How do you do that? Ideally, there are a few easy steps any team can take:
*Schedule true road games in the nonconference: Did you know that, since 2004, a road win is actually worth 1.4 wins in the RPI calculations, while a home win is only worth .6? Did you realize that Iowa went 2-8 on the road this year, for a total of 2.8 RPI wins, whereas their 16 home wins only counted as 9.6 in the RPI?
*Get into an exempt tournament that only has excellent teams and guarantees everyone a lot of games: This is why Minnesota was a lock. They played in the Battle 4 Atlantis, which started with 8 games on the mainland and then brought only the winners to the Bahamas. Minnesota beat Toledo at home, and then found themselves in a bracket with Duke, Memphis, Louisville, UNI, Stanford, Missouri, and VCU. Even though they lost their first round game to Duke, they got conso games against Memphis and Stanford, winning both. (This is also how UNI and their 17-14 record is nipping at Iowa's heels in the RPI.)
*Schedule your cupcake home games against teams from
good conferences conferences that know how to work the RPI: Duquesne won 8 games this year.

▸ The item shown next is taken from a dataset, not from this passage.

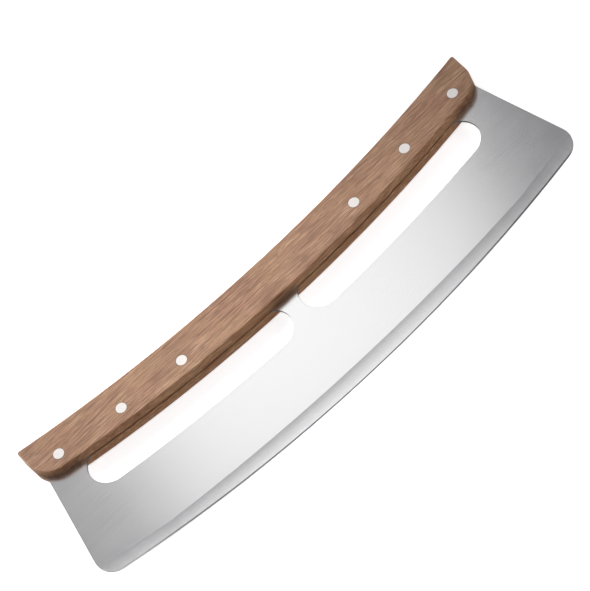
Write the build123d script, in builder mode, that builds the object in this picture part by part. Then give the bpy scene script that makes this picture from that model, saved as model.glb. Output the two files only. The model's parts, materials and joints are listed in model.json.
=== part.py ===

Duquesne is in the Atlantic 10. Duquesne's RPI is #228. They would've been the seventh-best RPI team on Iowa's noncon slate this year, and they ended the year on a 1-17 skid. Other conferences that know how to boost RPI numbers: Summit, West Coast Conference, Ivy League, Patriot League. Possible sub-rule: I have seen a lot of schools that had very strong RPIs but played multiple D2 schools. Boise State played two of them. Those games do not count as wins in the RPI formula, but they also don't count for SOS-- it's as if they weren't played at all. So would Iowa be better off scheduling Minnesota State for a home game than Coppin State and their 300+ RPI? Someone should run the numbers on that.

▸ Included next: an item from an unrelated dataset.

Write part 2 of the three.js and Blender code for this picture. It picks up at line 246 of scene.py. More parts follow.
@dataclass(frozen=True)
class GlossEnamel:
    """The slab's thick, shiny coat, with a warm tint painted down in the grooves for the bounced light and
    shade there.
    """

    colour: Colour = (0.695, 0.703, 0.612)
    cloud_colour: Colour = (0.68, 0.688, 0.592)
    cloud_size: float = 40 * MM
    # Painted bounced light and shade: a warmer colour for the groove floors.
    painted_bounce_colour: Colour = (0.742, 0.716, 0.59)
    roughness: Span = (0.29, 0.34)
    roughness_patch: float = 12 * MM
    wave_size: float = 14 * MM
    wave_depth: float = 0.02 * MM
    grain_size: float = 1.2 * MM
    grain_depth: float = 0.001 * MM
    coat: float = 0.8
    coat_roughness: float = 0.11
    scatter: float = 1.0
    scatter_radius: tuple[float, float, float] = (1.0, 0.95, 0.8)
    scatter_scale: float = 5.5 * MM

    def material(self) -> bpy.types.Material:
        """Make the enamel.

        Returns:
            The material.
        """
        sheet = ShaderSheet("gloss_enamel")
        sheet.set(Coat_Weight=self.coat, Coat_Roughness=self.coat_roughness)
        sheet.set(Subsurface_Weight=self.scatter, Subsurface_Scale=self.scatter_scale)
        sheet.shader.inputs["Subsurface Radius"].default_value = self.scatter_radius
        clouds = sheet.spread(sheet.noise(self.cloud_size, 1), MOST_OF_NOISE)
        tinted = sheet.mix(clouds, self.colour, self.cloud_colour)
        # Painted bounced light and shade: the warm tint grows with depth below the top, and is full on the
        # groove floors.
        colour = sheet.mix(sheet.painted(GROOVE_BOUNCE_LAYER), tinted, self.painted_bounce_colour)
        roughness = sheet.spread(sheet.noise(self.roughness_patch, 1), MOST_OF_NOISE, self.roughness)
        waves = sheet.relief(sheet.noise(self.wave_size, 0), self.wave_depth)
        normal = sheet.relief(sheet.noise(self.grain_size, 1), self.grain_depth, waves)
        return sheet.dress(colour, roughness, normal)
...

Here's the problem for Iowa. They aren't going to schedule any extra road games in the noncon. They're already slated to play away from Carver five times: three games for the Alaska Shootout, one game at Iowa State, and the Big 4 game vs. Drake at Wells Fargo. That leaves 8 games, and I'm guessing they're all going to be at Carver. Last year they had 9 noncon home games; I don't see them dropping to 7 or 6. They are also already scheduled for the Great Alaska Shootout, with Detroit, Harvard, Indiana State, TCU, Alaska-Anchorage (DII), Pepperdine, and Tulsa. There are some decent teams there. I don't see a single one, though, that's guaranteed to be better than, say, UNI.
The one thing they can do is schedule better teams for their home games. With that in mind, here's my crack at their schedule for next year. I'm trying to be realistic. Before you accuse me of being soft, remember this: major conference schools aren't lining up to play road games at Carver. We can make all of the schedules we want with home games against Kansas, Arizona, Tennessee, etc. It's not going to happen.

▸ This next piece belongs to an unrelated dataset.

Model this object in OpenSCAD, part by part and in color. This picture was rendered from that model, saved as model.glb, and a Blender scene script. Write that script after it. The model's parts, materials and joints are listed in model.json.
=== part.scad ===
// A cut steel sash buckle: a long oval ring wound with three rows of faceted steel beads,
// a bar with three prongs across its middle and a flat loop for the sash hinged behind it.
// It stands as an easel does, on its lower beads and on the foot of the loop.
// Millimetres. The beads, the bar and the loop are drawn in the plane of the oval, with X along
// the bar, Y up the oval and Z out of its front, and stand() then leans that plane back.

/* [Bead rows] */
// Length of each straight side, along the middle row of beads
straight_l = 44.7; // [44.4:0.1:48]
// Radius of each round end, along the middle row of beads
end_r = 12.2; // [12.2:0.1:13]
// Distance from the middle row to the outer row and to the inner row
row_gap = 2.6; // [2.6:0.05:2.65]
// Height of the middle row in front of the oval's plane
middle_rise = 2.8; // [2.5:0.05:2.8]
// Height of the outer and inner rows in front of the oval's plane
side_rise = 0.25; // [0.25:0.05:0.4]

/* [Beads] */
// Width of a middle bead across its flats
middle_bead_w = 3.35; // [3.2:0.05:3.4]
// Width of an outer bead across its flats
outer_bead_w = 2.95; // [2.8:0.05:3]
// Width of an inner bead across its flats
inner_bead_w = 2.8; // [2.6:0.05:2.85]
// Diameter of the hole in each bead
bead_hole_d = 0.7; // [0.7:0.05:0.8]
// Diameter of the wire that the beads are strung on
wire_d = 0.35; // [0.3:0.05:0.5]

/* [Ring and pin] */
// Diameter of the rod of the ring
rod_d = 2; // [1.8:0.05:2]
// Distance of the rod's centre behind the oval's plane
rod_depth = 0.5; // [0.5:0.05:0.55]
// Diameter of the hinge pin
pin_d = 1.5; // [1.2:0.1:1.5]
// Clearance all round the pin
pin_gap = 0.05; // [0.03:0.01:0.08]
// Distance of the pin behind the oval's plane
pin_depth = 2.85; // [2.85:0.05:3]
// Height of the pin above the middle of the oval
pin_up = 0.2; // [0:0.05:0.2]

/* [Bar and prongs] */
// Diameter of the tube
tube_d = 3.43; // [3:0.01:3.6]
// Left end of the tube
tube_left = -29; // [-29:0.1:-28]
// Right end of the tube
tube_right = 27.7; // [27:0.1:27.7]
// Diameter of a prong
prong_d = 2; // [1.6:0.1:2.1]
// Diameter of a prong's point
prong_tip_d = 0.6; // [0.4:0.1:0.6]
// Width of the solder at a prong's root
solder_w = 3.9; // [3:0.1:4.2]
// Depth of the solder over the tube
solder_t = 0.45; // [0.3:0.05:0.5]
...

This year's RPI ranking in parentheses
They played: Texas Pan-American (306)
They should play: Either a similar team or a Division II team, as explained above. Yes, there will still be cupcakes, and it's hard to get good teams to open their season on the road. There are also a lot of tournaments at this time that limit Iowa's options.
They played: Central Michigan (266), Howard (334), Gardner-Webb (195) (Howard and GW were part of the Cancun Challenge)
They should play: Central Michigan (revenge!), Temple (41), Yale (198). Temple has a history of playing good teams on the road. Take advantage of that. Yale played at Ames this year.
They played: Western Kentucky (150), Wichita State (37)
They will play: in the Great Alaska Shootout. They'll get a very easy opening round game, probably Alaska Anchorage, which isn't D1. They have to hope to get Detroit (64), Harvard (92), or whichever teams look poised to have good years in later rounds. Pepperdine (212) ain't gonna cut it.
They played: Virginia Tech (176), Texas A&M CC (323)
They will play: based on alternating home games, they'll get either Duke (nope), Miami (probably not), Florida State, Wake, or Clemson. I don't know what the hell is going on in the ACC, but some of those teams are very bad. Wake and Clemson were both 170+ in the RPI this year, as was VaTech. Florida State loses Michael Snaer, their best player. Barta needs to get on the phone with Delaney and explain to him that Iowa has put up with a lot of shit for the Big Ten lately-- the "rivalry" with Purdue, the Nebraska television fiasco, the loss of the Wisconsin football game, the refusal to schedule them vs. Illinois-- and that Iowa needs to be in the conversation for a game against Miami. If the Big Ten wants to showcase exciting basketball, that's the way to do it.
They played: South Dakota (241), Iowa State (45)
They should play: North Dakota State (75), @Iowa State (45)
Iowa really, really needs to win at Iowa State next year. I expect road wins in the B10 will be difficult to come by, as usual. They need one to get them started.
They played: UNI (83)
They will play: Drake (144) Ugh.
They played: SC State (342), Coppin State (313)
They should play: Duquesne (228), Missouri State (203)
I'm being realistic here. Fran's going to want a breather heading into the Big Ten schedule. That's fine. Do it with ~200 RPI teams, not 300+ ones.
So that makes the non-conference schedule look something like this: home games vs. Texas P-A, Central Michigan, Temple, Yale, Florida State, North Dakota State, Duquesne, and Missouri State. Neutral site games against Alaska-Anchorage, Harvard, and Detroit (just a guess) and Drake. Road game at Iowa State.
I realize that doesn't sound like a huge upgrade. But just doing some quick and dirty calculations, if you add up the RPIs of all of those teams and average them, you get 145. Obviously, these things change from year to year, but the average RPI for Iowa's noncon this year was 216, an most of the 300+ teams they played were 300+ last year too. For Boise State, the average RPI of their non schedule was 170-- and they ended up with the 53rd best schedule in the country (that's for the whole season, not just noncon).